Publié dans Les Echos le 11 janvier 2024
L’année 2023 s’est achevée sur des risques de guerre, de terrorisme, de chômage, de perte de pouvoir d’achat et de dérèglement climatique. Mais sans négliger ces défis, d’autres sujets peuvent nous rendre plus optimistes. Ainsi, l’INSEE prévoit le retour à 2.6% d’inflation mi-2024. Au-delà, des catégories comme l’énergie, l’alimentation, la santé ou l’éducation font 40% de la consommation des ménages : notre modèle protège donc le pouvoir d’achat plus que celui d’autres pays. Certes il existe un risque de « shrinkflation » des services publics (recevoir moins, payer autant), mais notre secteur non marchand offre, compte tenu de sa taille, des marges de redéploiements inconnues ailleurs : si l’homéopathie n’est plus remboursée depuis 2021 (après 47 ans de déficits publics), les cures thermales le sont encore. En matière d’insécurité, les statistiques sur trente ans montrent une nette réduction des homicides volontaires, des accidents routiers (malgré la hausse des distances parcourues) ou, malgré les hausses récentes, des vols avec violence – certes contrebalancée par des hausses notamment des escroqueries en ligne.
S’agissant de l’emploi, les réductions de taxation du travail et des rigidités réglementaires engagées depuis trente ans ont permis de réduire le chômage aux niveaux de 1982. On peut certes regretter que la « flexicurité à la française » ait été plus « flexi » (emplois plus flexibles) que « curité » (moyens d’accompagnent pour ramener à l’emploi ceux qui en sont éloignés), mais c’est aussi un motif d’espoir : en y mettant les moyens, nous pouvons augmenter notre taux d’emploi de 10 points et bénéficier au passage d’un surcroit d’activité et de recettes publiques.

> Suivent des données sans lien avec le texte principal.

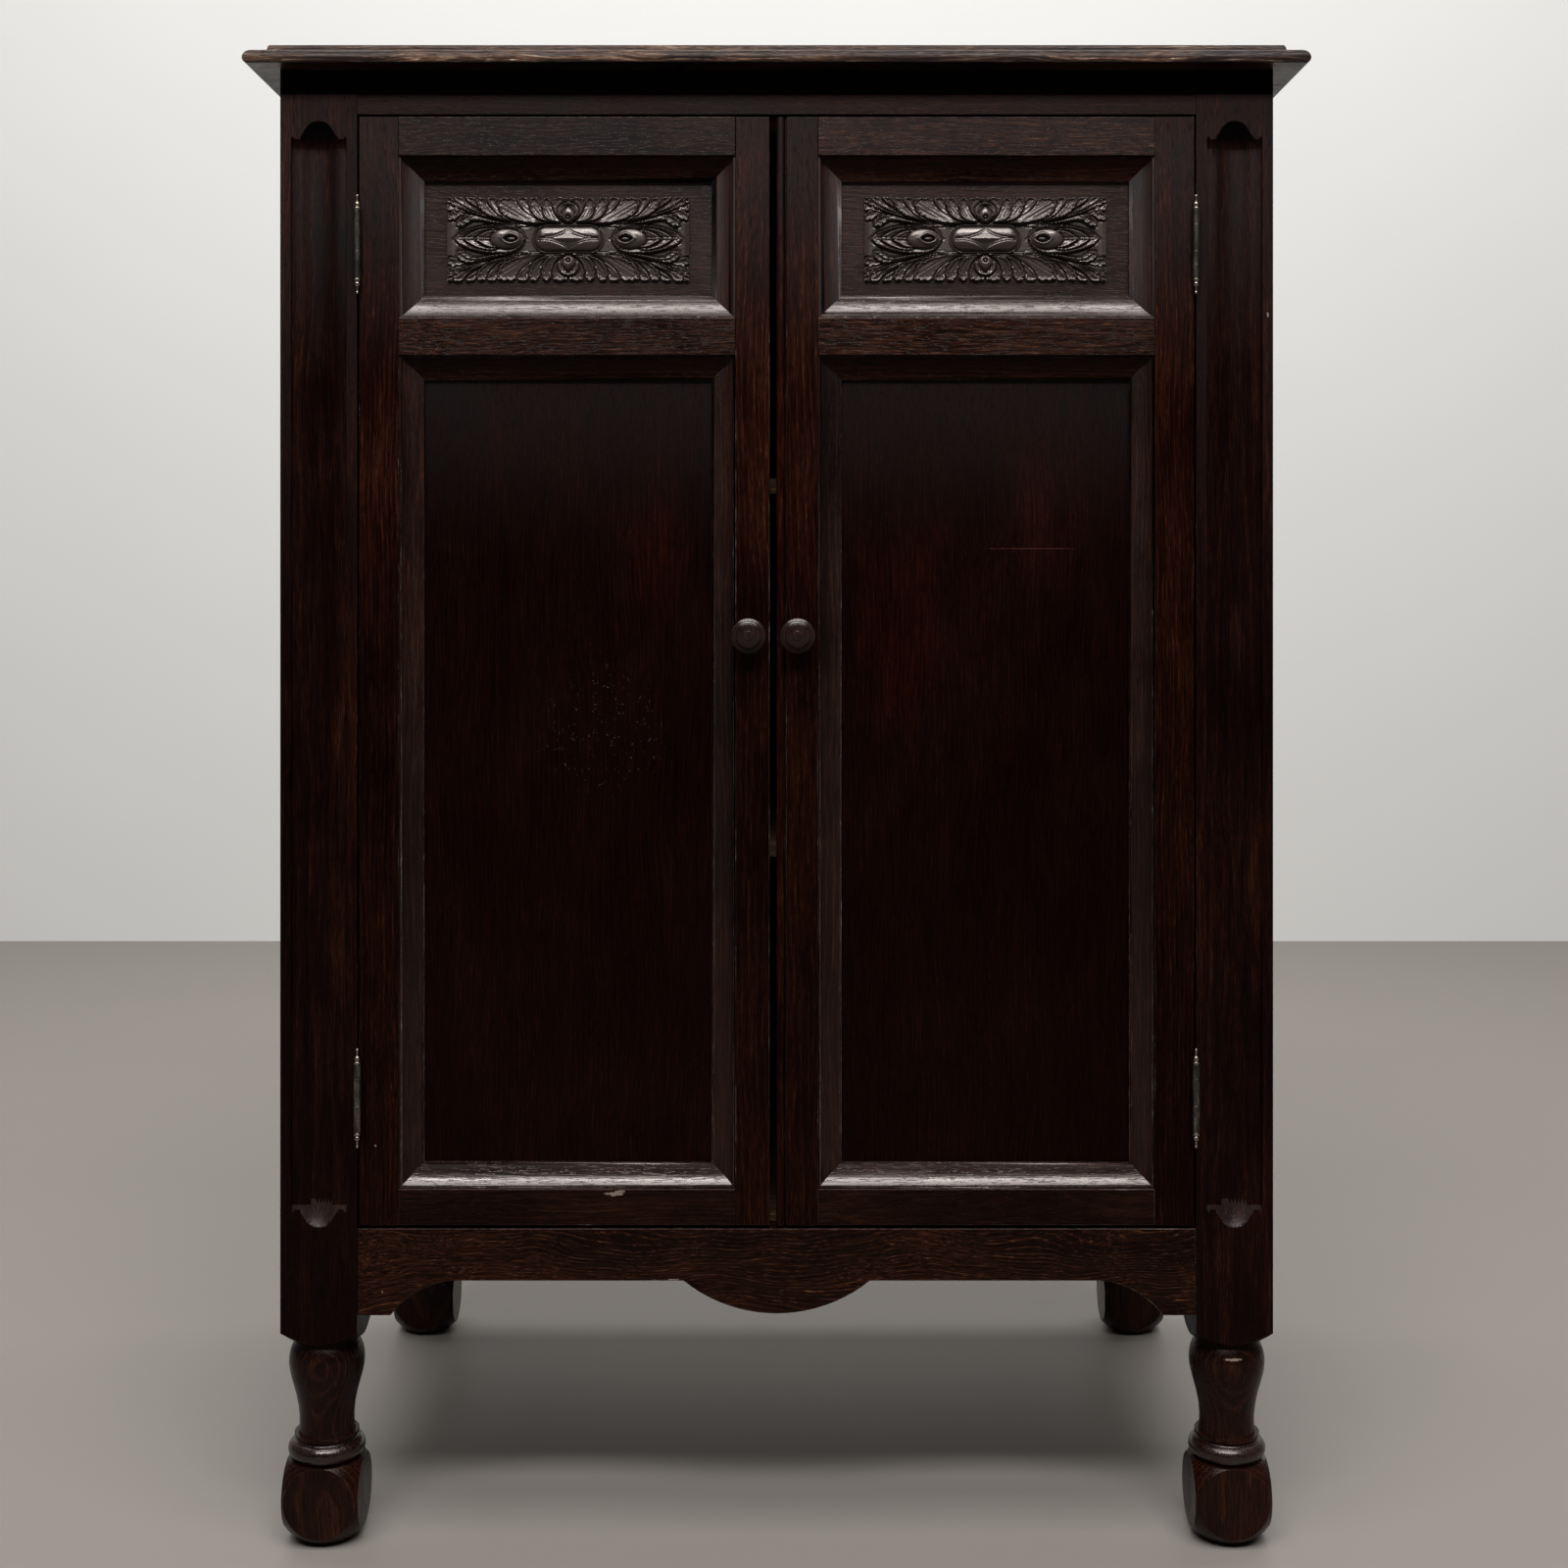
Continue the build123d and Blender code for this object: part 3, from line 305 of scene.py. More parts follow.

L’innovation n’est pas à l’arrêt : dans un nombre croissant de cas, le SIDA ou le cancer deviennent des maladies chroniques, et les bénéfices de l’ARN messager ou de la médecine personnalisée sont encore largement devant nous. La loi de Moore (qui a induit une hausse exponentielle des capacités de calcul) touchera ses limites physiques mais le « more than Moore » nous réserve encore des décennies d’améliorations, notamment grâce à des architectures de circuits en 3 dimensions. L’efficacité énergétique du numérique a été jusqu’ici délaissée pour une raison simple : économiser le travail des développeurs quitte à consommer plus de puissance informatique. L’inversion des prix relatifs de l’heure de programmation et de la tonne de carbone nous conduira à optimiser l’efficacité énergétique du digital et, toutes choses égales par ailleurs, augmentera le travail des développeurs. Nous n’avons enfin qu’effleuré le potentiel de l’intelligence artificielle : elle nous permettra de nous concentrer sur les nombreuses tâches qui ne peuvent ou ne doivent pas lui être confiées.

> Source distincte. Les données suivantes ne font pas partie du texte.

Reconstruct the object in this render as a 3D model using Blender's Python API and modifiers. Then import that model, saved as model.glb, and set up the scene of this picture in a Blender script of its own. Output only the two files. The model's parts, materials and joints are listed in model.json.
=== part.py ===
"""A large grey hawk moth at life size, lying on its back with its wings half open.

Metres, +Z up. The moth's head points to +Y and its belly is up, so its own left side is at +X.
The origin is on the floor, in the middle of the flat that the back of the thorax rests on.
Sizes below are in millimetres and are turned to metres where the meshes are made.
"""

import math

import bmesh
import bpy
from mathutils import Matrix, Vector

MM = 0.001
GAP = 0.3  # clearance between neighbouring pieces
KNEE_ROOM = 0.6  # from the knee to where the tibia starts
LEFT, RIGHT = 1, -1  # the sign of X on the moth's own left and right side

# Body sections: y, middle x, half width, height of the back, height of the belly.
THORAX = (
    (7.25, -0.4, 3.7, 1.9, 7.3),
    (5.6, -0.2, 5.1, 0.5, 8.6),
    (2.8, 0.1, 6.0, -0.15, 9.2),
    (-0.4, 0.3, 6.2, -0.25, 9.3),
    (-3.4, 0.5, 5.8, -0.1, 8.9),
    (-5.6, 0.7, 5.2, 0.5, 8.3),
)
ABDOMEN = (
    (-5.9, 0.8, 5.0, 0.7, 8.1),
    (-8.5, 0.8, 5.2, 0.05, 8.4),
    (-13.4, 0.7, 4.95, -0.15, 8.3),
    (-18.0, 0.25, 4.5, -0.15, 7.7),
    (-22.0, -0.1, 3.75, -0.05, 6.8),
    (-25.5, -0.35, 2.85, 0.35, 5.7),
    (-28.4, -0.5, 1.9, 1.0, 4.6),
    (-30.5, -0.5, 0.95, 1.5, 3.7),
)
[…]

Au niveau mondial les inégalités, la durée de vie ou l’accès au soin et à l’éducation n’ont cessé de s’améliorer. La mortalité infantile a baissé de 45% sur 20 ans et les pires scénarios de surpopulation s’éloignent : le nombre moyen d’enfants par femme est passé de 4.6 en 1972 à 2.3 actuellement (7 à 4 pour les pays les moins avancés). Certes, l’humanité doit affronter le défi climatique et développer pour cela des solutions en partie encore inconnues. Mais cette part diminue : l’Agence Internationale pour l’Energie estimait en 2021 que 50% des réductions d’émissions nécessiteraient des technologies non encore disponibles. C’est désormais 35%. Et nous sommes loin d’épuiser le potentiel des solutions connues : chaque EPR mis en service aura le même impact qu’interdire toute circulation automobile en Ile de France.
Ressasser ses angoisses n’a jamais permis de les dissiper. Nous devons au contraire regarder les faits statistiques avec le recul nécessaire. Ensuite nous donner les moyens de trouver les solutions adaptées, sans être otages de ceux qui amplifient nos doutes pour nous diviser et nous condamner à l’inaction – le Washington Post a montré fin 2023 que certains pays en ont fait un moyen privilégié de déstabilisation. Notons que les jeunes nés avec les réseaux sociaux ont le plus de recul par rapport aux limites de cette source d’information – une raison supplémentaire d’être optimistes pour l’optimisme français.